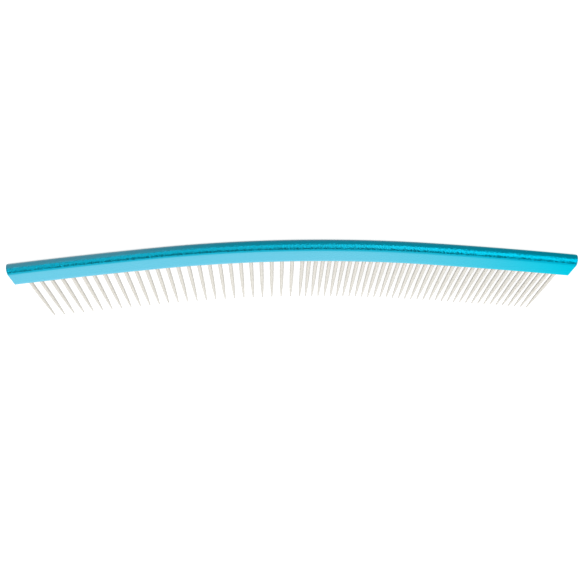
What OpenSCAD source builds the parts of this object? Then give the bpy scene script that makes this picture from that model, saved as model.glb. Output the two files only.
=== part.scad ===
// Curved grooming comb. A solid bar with a rounded back holds one row of round
// tapered teeth, widely spaced over one half of the bar and closely over the other.
//
// The comb lies flat. +X runs along the spine towards the widely spaced teeth, +Y
// points from the spine to the tooth tips, and +Z points up out of the flat face.
// The origin is at the centre of the comb's outline, on the surface it lies on.

/* [Spine] */
// Thickness of the bar, and so the diameter of its rounded back
spine_thickness = 5.5; // [4.6:0.1:7]
// Depth of the bar from its toothed edge to its rounded back
spine_depth = 12.1; // [11:0.1:16]
// Radius of the toothed edge over its middle stretch
mid_radius = 350; // [300:5:450]
// Angle that the middle stretch turns through on each side of the centre
mid_turn = 9.6; // [6:0.1:10]
// Radius of the toothed edge towards both ends, where the bar is straighter
end_radius = 1150; // [550:10:1500]
// Half the distance between the two ends of the toothed edge
edge_reach = 121.7; // [121.5:0.1:130]
// Distance from the middle of the toothed edge to the point that the teeth aim at
aim_distance = 410; // [350:5:600]
// Radius of the two corners along the toothed edge
edge_radius = 0.5; // [0.2:0.1:1]
// Width of the bevel across both flat faces at each end of the bar
end_bevel = 0.4; // [0.2:0.1:0.8]

/* [Teeth] */
// Number of widely spaced teeth
coarse_count = 27; // [22:1:27]
// Smallest spacing of the widely spaced teeth, next to the closely spaced ones
coarse_pitch = 4.53; // [4:0.01:4.53]
// How much wider each spacing is than the one before it, out to the end of the bar
coarse_growth = 0.008; // [0:0.001:0.008]
// Number of closely spaced teeth
fine_count = 37; // [32:1:37]
// Spacing of the closely spaced teeth
fine_pitch = 3.06; // [2.6:0.02:3.06]
// Spacing between the last widely spaced tooth and the first closely spaced one
changeover_pitch = 2.9; // [2.6:0.1:4]
// Distance from the middle of the bar to the last widely spaced tooth
changeover = 4.2; // [0:0.2:4.2]
// Length of a tooth outside the bar
tooth_length = 37.5; // [25:0.5:45]
// Diameter of a tooth where it enters the bar
tooth_diameter = 1.7; // [1.2:0.05:1.8]
// Diameter of the ball that ends each tooth
tip_diameter = 0.56; // [0.4:0.02:0.8]
// How late the taper comes: 1 tapers evenly, and more keeps the tooth thick for longer
taper_power = 3.2; // [1:0.1:4]
// Length of a tooth's shank inside the bar
shank_length = 7; // [5:0.25:7]

/* [Hidden] */
// Distance between the bottom of a drilled hole and the end of the shank in it
hole_spare = 0.3;
// Angle of the drill's point, from side to side
drill_point_angle = 118;
// Chamfer at the inner end of a shank
shank_chamfer = 0.15;
// Bands that make up a tooth's taper, and degrees between points of its ball end
taper_bands = 9;
ball_step = 15;
// Overlap that carries a cutting tool clear of a surface
clear = 1;
// Least length of bar that each end cut takes off
cut_off = 3;

tooth_radius = tooth_diameter / 2;
tip_radius = tip_diameter / 2;
taper_length = tooth_length - tip_radius;

// The end stretches turn through a round number of tenths of a degree.
back_radius = spine_thickness / 2;
mid_reach = mid_radius * sin(mid_turn);
mid_centre = [0, mid_radius];
end_centre = mid_centre + (end_radius - mid_radius) * [-sin(mid_turn), cos(mid_turn)];
edge_turn = asin((edge_reach + cut_off - end_centre[0]) / end_radius);
end_turn = ceil((edge_turn - mid_turn) * 10) / 10;

// The outline runs from the back of the bar to the furthest tooth tip.
furthest_tip = max(tip_reach(coarse_place(1)), tip_reach(fine_place(1)));
centre_y = (furthest_tip - spine_depth) / 2;

coarse_color = [0.83, 0.82, 0.8];
fine_color = [0.79, 0.79, 0.78];

// Point of the toothed edge at a signed distance x from the middle of the bar.
function edge_point(x) =
    abs(x) <= mid_reach
        ? [x, mid_radius - sqrt(pow(mid_radius, 2) - pow(x, 2))]
        : [x, end_centre[1] - sqrt(pow(end_radius, 2) - pow(abs(x) - end_centre[0], 2))];

// Angle between +Y and the line from the toothed edge at x to the point aimed at.
function aim_at(x) = atan2(x, aim_distance - edge_point(x)[1]);

// How far the tip of the tooth at x stands from the middle of the toothed edge.
function tip_reach(x) = edge_point(x)[1] + taper_length * cos(aim_at(x)) + tip_radius;

// Places of the teeth along X, numbered from the outer end of each group. The widely
// spaced ones are on the +X half, apart from the last, which is just past the middle.
function coarse_steps(n) = n * coarse_pitch + n * (n - 1) / 2 * coarse_growth;
function coarse_place(i) = coarse_steps(coarse_count - i) - changeover;
function fine_place(i) = -changeover - changeover_pitch - (fine_count - i) * fine_pitch;

// Radius of a tooth at a share of its tapered length.
function taper_radius(share) =
    tooth_radius - (tooth_radius - tip_radius) * pow(share, taper_power);

function two_digits(i) = str(i < 10 ? "0" : "", i);
function coarse_name(i) = str("coarse_tooth_", two_digits(i));
function fine_name(i) =
    i < fine_count
        ? str("fine_teeth_", two_digits(i), "_", two_digits(i + 1))
        : str("fine_tooth_", two_digits(i));

// Coordinates rounded to hundredths of a millimetre.
function rounded(v) = [for (x = v) round(x * 100) / 100];

// Moves its children in two steps, a rounded one and the small rest, so that far-off
// centres keep every digit and the arcs of the bar meet without a gap.
module exactly_at(v) {
    translate(rounded(v)) translate(v - rounded(v)) children();
}

// Moves its children from the frame of the middle of the toothed edge to the comb's.
module on_surface() {
    translate([0, -centre_y, spine_thickness / 2]) children();
}

// Puts its children at x on the toothed edge, with +Y towards the point that the teeth
// aim at and the origin at half the bar's thickness.
module at_edge(x) {
    translate([edge_point(x)[0], edge_point(x)[1], 0]) rotate([0, 0, aim_at(x)]) children();
}

// Cross-section of the bar: x is the depth from the toothed edge, y the height.
module spine_section() {
    corner_height = back_radius - edge_radius;
    translate([edge_radius, -back_radius])
        square([spine_depth - edge_radius - back_radius, spine_thickness]);
    translate([0, -corner_height]) square([edge_radius, 2 * corner_height]);
    for (side = [-1, 1]) translate([edge_radius, side * corner_height]) circle(edge_radius, $fn = 32);
    translate([spine_depth - back_radius, 0]) circle(back_radius, $fn = 96);
}

// A stretch of the bar, swept about the local origin between two angles from -Y.
module bar_arc(radius, from_turn, turn) {
    rotate_extrude(start = from_turn - 90, angle = turn, $fn = 1080)
        translate([radius, 0]) spine_section();
}

module end_arc() {
    exactly_at(end_centre) bar_arc(end_radius, mid_turn, end_turn);
}

module solid_bar() {
    translate(mid_centre) bar_arc(mid_radius, -mid_turn, 2 * mid_turn);
    end_arc();
    mirror([1, 0, 0]) end_arc();
}

// Cutter that takes off the end of the bar at +X, in line with the teeth, and bevels
// that end on both of the bar's flat faces.
module end_cutter() {
    side_length = end_bevel * sqrt(2);
    flat_depth = spine_depth - back_radius;
    at_edge(edge_reach) {
        translate([0, -2 * spine_depth, -spine_thickness])
            cube([4 * cut_off, 4 * spine_depth, 2 * spine_thickness]);
        for (side = [-1, 1]) translate([0, 0, side * back_radius])
            rotate([0, 45, 0]) cube([side_length, 2 * flat_depth, side_length], center = true);
    }
}

// A drilled blind hole for one shank, along +Y from inside the bar.
module drill() {
    hole_depth = shank_length + hole_spare;
    point = tooth_radius / tan(drill_point_angle / 2);
    rotate([-90, 0, 0]) rotate_extrude($fn = 48)
        polygon([
            [0, -hole_depth - point],
            [tooth_radius, -hole_depth],
            [tooth_radius, clear],
            [0, clear]
        ]);
}

// One tooth along +Y: a straight shank inside the bar, then a taper to a ball end.
module tooth() {
    taper = [for (band = [0:taper_bands])
        let (share = band / taper_bands)
        [taper_radius(share), share * taper_length]];
    ball = [for (a = [ball_step:ball_step:90])
        [tip_radius * cos(a), taper_length + tip_radius * sin(a)]];
    shank = [
        [0, -shank_length],
        [tooth_radius - shank_chamfer, -shank_length],
        [tooth_radius, shank_chamfer - shank_length]
    ];
    rotate([-90, 0, 0]) rotate_extrude($fn = 48) polygon(concat(shank, taper, ball));
}

module spine() {
    color("deepskyblue") on_surface() difference() {
        solid_bar();
        end_cutter();
        mirror([1, 0, 0]) end_cutter();
        for (i = [1:coarse_count]) at_edge(coarse_place(i)) drill();
        for (i = [1:fine_count]) at_edge(fine_place(i)) drill();
    }
}

module coarse_tooth(i) {
    color(coarse_color) on_surface() at_edge(coarse_place(i)) tooth();
}

// Two neighbouring closely spaced teeth, or the last one alone when their number is odd.
module fine_teeth(i) {
    color(fine_color) on_surface()
        for (k = [i:min(i + 1, fine_count)]) at_edge(fine_place(k)) tooth();
}

spine();
for (i = [1:coarse_count])
    coarse_tooth(i);
for (i = [1:2:fine_count])
    fine_teeth(i);
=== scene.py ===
import math

import bpy
import numpy as np
from mathutils import Matrix, Vector


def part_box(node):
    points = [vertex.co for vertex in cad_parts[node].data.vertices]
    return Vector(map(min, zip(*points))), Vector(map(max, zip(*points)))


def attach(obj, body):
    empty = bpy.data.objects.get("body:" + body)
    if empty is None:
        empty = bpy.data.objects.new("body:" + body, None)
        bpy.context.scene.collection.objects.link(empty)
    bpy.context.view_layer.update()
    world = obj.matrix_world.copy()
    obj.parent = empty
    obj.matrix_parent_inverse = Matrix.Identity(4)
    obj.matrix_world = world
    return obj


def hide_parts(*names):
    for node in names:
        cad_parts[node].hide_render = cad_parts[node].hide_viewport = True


MM = 0.001

# The comb's design, as the CAD model has it, in millimetres and degrees. Places along the
# comb are distances along X from its middle, positive towards the coarse half.
THICKNESS = 5.5
DEPTH = 12.1
MID_RADIUS = 350.0
MID_TURN = 9.6
END_RADIUS = 1150.0
EDGE_REACH = 121.7
AIM_DISTANCE = 410.0
EDGE_RADIUS = 0.5
COARSE_COUNT = 27
COARSE_PITCH = 4.53
COARSE_GROWTH = 0.008
FINE_COUNT = 37
FINE_PITCH = 3.06
CHANGEOVER_PITCH = 2.9
CHANGEOVER = 4.2
TOOTH_LENGTH = 37.5
TOOTH_RADIUS = 0.85
TIP_RADIUS = 0.28
TAPER_POWER = 3.2
SHANK_LENGTH = 7.0
SHANK_CHAMFER = 0.15
HOLE_DEPTH = 7.3
DRILL_POINT_ANGLE = 118.0

# Finish that only the visual model has, in millimetres: the countersink of each hole, the
# gap round each shank, the rounding at both ends of the bar, and the corner radius that the
# section keeps at least where that rounding shrinks it.
COUNTERSINK = 0.1
SOCKET_GAP = 0.015
END_ROUND = 0.12
LEAST_CORNER = 0.1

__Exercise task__
Write out exactly, please, the lines beginning at the start of the material and ending with the line that holds "it lies on.", both included.

__Solution to this problem__
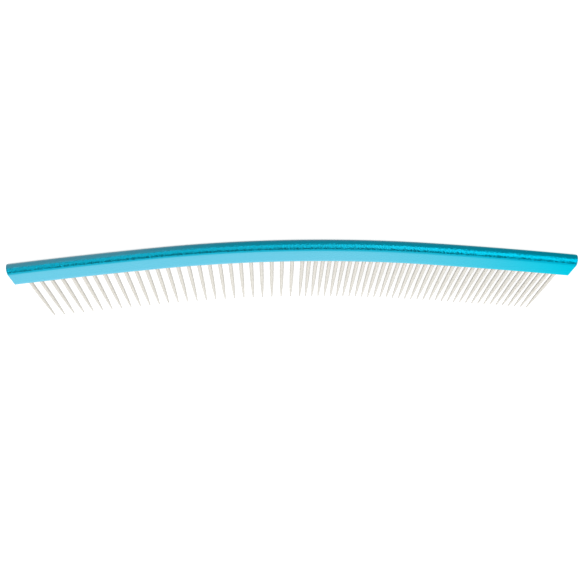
What OpenSCAD source builds the parts of this object? Then give the bpy scene script that makes this picture from that model, saved as model.glb. Output the two files only.
=== part.scad ===
// Curved grooming comb. A solid bar with a rounded back holds one row of round
// tapered teeth, widely spaced over one half of the bar and closely over the other.
//
// The comb lies flat. +X runs along the spine towards the widely spaced teeth, +Y
// points from the spine to the tooth tips, and +Z points up out of the flat face.
// The origin is at the centre of the comb's outline, on the surface it lies on.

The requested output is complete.